Throughout the 1970s, while walking the Common and filling her diaries, Cooper was rebuilding “Riders” in her mind. The diaries that documented Putney life were explicitly “meant to be research for the great showjumping novel.”
When “Riders” finally appeared in 1985, it was nearly 1,000 pages of glorious excess. It introduced Rupert Campbell-Black, the impossibly handsome showjumper who would become Cooper’s most famous creation. It was frank about sex, bitchy about class, and utterly compulsive.
It revolutionized popular fiction. The BBC included it on their list of 100 important English language novels. It launched the “bonkbuster” genre and made Cooper a household name, selling millions upon millions of copies.

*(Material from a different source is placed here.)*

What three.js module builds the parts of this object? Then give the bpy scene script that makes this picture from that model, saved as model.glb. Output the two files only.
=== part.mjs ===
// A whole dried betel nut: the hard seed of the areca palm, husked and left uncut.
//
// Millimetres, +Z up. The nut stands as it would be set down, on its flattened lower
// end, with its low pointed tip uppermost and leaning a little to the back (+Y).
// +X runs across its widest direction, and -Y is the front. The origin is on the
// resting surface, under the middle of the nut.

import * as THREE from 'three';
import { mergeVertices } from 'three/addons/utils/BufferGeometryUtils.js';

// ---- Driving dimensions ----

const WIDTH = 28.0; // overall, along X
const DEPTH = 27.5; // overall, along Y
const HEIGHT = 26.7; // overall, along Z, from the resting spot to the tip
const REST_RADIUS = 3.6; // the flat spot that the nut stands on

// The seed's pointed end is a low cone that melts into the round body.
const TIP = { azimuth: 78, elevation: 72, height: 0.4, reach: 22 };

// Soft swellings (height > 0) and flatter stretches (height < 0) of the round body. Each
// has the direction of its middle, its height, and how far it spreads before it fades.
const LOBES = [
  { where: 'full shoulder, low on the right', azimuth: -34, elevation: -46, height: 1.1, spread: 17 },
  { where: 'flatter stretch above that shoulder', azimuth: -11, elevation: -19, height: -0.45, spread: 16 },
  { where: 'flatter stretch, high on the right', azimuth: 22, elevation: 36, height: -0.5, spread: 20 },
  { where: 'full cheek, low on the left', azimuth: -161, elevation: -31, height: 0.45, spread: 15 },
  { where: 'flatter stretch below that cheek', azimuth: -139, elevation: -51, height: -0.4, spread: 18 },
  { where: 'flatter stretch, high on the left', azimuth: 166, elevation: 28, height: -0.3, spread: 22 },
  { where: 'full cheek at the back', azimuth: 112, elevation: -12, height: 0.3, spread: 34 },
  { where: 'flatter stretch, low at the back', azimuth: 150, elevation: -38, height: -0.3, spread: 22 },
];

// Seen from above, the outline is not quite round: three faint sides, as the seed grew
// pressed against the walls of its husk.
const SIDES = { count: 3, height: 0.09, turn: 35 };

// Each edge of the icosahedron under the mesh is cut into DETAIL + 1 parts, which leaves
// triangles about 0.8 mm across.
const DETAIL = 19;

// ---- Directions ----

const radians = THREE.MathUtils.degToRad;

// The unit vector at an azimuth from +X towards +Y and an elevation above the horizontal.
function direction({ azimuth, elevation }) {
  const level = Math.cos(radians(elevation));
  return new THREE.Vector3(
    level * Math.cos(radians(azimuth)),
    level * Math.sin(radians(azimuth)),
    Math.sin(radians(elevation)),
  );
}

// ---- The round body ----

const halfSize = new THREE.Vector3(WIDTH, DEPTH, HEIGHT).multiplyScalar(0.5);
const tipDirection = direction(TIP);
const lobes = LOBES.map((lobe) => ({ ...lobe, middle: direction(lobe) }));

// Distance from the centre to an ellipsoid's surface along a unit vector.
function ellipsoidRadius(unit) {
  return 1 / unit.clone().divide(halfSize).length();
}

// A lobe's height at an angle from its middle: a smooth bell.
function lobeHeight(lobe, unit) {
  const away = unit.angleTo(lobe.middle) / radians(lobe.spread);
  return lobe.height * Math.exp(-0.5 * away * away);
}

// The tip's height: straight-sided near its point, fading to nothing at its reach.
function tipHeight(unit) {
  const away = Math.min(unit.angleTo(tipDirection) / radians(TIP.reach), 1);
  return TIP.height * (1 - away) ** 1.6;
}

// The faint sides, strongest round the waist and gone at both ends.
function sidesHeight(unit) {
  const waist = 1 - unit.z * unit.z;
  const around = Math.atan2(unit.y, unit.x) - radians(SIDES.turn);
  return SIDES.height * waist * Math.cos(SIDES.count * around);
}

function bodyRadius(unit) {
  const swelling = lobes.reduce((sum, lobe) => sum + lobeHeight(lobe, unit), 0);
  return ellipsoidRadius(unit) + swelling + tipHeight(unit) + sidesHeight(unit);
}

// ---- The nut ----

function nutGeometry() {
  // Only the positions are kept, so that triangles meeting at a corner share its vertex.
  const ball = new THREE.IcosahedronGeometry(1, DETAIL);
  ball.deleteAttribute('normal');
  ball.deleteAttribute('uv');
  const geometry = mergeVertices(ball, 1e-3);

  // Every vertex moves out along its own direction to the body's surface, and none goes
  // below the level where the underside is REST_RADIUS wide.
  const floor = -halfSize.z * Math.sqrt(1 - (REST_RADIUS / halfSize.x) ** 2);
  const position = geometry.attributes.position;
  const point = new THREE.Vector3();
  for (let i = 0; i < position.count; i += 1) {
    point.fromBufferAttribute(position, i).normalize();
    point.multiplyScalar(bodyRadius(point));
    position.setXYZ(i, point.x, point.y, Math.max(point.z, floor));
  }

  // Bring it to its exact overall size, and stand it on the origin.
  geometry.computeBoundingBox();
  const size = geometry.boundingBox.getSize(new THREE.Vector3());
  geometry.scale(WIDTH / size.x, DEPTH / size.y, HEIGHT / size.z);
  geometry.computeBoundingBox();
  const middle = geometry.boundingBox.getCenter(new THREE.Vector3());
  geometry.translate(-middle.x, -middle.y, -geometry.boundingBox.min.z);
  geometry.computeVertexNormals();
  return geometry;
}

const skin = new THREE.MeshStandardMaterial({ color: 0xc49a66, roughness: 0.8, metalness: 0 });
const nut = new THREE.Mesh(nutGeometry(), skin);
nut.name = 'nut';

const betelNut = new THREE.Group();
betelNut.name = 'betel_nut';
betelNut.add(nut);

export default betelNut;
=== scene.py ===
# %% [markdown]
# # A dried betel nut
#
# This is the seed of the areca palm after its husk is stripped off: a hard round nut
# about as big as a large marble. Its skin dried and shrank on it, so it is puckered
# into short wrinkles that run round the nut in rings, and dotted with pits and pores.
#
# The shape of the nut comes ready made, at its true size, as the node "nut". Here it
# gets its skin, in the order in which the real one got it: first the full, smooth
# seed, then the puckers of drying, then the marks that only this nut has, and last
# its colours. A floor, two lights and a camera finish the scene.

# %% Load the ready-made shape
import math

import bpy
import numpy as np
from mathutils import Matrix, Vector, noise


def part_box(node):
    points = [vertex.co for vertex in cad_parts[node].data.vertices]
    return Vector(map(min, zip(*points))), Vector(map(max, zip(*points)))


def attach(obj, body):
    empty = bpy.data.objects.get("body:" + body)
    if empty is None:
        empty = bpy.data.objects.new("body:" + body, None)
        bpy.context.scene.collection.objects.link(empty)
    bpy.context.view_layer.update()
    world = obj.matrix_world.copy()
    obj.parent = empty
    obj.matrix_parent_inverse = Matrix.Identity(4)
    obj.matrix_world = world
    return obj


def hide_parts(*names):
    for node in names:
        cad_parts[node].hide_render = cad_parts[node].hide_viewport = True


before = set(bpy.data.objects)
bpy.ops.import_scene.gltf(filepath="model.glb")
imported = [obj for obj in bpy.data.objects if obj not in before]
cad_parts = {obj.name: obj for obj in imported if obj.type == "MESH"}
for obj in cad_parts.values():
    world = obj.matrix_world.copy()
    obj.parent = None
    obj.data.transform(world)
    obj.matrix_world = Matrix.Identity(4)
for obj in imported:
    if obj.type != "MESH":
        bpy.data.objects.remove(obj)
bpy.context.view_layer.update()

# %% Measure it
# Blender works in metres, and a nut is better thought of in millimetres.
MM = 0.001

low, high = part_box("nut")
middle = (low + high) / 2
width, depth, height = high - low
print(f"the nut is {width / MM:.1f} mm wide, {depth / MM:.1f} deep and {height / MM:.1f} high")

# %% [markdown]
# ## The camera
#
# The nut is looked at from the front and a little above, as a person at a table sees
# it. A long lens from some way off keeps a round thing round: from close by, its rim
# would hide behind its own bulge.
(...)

But “Riders” was gestated in Putney. The observational skills, the ability to juggle multiple characters and plotlines, the eye for revealing social detail – all of it came from those Common years. Every morning walk observing human behaviour, every diary entry, every careful notation was preparation.
Putney gave her “Riders.” And “Riders” gave her everything that followed: the ten subsequent Rutshire Chronicles (including “Rivals,” recently adapted into a smash-hit Disney+ series), 11 million books sold in the UK alone, Dame Commander honours, and a place in British literary history.

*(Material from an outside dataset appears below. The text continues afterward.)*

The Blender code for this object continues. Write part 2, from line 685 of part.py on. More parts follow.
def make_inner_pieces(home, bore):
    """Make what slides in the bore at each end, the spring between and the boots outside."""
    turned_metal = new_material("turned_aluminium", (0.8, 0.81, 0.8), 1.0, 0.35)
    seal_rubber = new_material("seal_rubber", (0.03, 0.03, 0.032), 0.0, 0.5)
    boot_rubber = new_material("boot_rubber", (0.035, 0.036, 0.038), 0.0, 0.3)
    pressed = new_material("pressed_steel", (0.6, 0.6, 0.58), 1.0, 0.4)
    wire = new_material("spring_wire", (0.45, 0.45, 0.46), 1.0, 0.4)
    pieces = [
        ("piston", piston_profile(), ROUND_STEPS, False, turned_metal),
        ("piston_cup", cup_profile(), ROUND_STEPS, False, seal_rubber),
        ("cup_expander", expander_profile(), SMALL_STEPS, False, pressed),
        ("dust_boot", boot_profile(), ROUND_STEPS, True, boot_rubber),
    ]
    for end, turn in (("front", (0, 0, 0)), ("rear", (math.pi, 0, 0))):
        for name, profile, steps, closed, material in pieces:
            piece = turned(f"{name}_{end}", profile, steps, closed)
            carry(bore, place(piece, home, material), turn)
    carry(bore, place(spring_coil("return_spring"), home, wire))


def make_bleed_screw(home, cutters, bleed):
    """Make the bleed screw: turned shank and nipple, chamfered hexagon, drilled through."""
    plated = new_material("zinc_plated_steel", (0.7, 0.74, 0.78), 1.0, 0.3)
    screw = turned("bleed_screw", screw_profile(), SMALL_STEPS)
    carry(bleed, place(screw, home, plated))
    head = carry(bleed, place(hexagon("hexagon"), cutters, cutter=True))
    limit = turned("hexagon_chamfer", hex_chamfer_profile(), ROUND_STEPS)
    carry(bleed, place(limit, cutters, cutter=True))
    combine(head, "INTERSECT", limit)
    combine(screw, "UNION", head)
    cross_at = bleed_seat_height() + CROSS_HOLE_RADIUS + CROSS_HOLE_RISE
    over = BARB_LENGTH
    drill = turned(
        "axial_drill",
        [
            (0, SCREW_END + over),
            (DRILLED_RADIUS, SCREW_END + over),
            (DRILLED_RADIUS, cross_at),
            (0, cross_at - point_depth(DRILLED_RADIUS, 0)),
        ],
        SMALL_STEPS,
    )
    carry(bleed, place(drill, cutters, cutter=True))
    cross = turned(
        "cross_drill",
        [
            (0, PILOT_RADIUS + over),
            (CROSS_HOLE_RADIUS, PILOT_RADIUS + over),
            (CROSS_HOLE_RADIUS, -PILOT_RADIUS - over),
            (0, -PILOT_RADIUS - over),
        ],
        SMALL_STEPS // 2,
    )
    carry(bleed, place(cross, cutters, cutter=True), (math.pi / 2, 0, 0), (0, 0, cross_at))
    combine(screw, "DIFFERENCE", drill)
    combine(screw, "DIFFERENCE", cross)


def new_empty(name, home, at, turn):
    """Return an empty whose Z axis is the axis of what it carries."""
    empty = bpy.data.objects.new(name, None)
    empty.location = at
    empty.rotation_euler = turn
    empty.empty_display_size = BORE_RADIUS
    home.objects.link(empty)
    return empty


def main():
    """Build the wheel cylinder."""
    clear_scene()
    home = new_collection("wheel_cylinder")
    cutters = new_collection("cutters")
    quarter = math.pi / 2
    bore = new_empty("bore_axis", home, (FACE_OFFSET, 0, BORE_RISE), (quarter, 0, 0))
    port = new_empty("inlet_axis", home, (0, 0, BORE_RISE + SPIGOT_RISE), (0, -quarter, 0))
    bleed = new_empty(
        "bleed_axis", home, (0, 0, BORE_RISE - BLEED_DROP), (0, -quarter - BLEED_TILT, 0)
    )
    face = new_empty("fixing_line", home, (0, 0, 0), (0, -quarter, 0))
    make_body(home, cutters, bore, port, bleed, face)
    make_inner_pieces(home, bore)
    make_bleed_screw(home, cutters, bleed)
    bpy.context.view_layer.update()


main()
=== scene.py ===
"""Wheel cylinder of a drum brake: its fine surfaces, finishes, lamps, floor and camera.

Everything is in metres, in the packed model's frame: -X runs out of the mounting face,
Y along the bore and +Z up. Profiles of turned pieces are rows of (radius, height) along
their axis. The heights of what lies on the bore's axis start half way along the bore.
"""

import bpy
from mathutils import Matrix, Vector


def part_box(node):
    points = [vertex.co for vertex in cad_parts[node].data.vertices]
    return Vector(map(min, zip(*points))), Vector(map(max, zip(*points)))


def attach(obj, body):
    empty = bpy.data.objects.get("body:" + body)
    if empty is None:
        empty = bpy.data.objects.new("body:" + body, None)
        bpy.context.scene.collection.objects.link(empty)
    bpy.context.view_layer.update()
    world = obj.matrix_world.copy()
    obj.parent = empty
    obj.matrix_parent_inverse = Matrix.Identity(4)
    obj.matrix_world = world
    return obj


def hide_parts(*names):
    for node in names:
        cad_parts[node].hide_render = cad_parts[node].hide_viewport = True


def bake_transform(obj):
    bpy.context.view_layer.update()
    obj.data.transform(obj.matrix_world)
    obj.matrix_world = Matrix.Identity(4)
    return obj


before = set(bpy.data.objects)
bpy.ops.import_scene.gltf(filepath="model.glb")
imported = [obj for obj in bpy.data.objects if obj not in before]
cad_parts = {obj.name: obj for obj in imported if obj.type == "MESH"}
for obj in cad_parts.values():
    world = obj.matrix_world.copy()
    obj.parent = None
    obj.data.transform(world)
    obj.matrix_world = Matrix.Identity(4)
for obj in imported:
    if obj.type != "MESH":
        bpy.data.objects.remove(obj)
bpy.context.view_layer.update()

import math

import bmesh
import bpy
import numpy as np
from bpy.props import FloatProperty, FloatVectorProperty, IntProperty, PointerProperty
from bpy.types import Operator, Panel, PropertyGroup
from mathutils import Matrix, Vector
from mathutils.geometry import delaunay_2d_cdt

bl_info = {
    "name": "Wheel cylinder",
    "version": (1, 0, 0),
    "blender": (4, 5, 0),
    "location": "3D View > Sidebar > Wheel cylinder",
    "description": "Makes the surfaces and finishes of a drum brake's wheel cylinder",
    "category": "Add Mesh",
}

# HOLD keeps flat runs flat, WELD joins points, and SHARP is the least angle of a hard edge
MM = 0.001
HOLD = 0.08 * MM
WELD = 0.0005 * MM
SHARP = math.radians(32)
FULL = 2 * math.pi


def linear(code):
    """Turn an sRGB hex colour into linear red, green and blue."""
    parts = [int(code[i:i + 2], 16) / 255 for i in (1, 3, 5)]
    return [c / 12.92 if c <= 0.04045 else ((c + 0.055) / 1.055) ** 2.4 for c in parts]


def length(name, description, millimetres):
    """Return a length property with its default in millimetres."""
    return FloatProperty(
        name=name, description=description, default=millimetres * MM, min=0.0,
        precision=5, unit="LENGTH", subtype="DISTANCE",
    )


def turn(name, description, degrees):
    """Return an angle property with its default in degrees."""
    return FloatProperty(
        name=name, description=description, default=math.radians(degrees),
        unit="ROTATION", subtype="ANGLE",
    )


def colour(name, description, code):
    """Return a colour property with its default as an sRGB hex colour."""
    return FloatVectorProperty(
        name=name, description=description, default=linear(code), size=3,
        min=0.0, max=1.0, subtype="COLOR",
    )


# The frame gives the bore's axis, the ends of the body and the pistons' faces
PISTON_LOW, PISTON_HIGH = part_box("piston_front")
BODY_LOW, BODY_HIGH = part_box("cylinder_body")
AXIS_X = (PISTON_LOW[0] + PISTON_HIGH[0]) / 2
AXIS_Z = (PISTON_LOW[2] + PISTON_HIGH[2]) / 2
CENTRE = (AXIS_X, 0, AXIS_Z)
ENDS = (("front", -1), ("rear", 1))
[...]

Return to Putney: full circle
In September 2024, Cooper returned to her former Putney home for a BBC documentary, “Jilly Cooper: In My Own Words.” Forty-two years after leaving, she stood again at the edge of Putney Common. One can only imagine what memories flooded back.
The documentary aired this time last year. On October 5 this year, Cooper suffered a fall at her Gloucestershire home and died. She was 88.
The tributes poured in.
“A literary force whose wit, warmth and wisdom shaped British culture for over half a century.”
Prime Minister Keir Starmer
But the most moving tribute came from Queen Camilla, Cooper’s close friend: “Very few writers get to be a legend in their own lifetime but Jilly was one…May her hereafter be filled with impossibly handsome men and devoted dogs.”
Cooper lived to see “Rivals” adapted into a hugely successful Disney+ series in 2024. She served as executive producer and watched with sparkling eyes as her fictional Rutshire was brought to life. The show earned 95% on Rotten Tomatoes and has been renewed for a second season.
The common thread
The arc from Putney Common dog walker to Dame Commander of the British Empire is remarkable. But perhaps it’s not so surprising. Because everything Cooper became – the astute social observer, the lyrical nature writer, the fearless chronicler of sex and class – was formed during those ten years walking the same patch of ground twice a day.
Putney Common taught her patience, discipline, and attention to people. When she left Putney in 1982, she took those skills to Gloucestershire and created an empire. But she never forgot that Putney Common was where she learned to see.
“The Common Years,” she said, was her favorite book. Perhaps that tells us everything we need to know. In a career spanning five decades and selling tens of millions of books, Dame Jilly Cooper’s favorite work was her love letter to a patch of London common where she walked, watched seasons change, and learned to become the writer she was meant to be.
Putney made Jilly Cooper. And in “The Common Years,” Jilly Cooper made Putney immortal.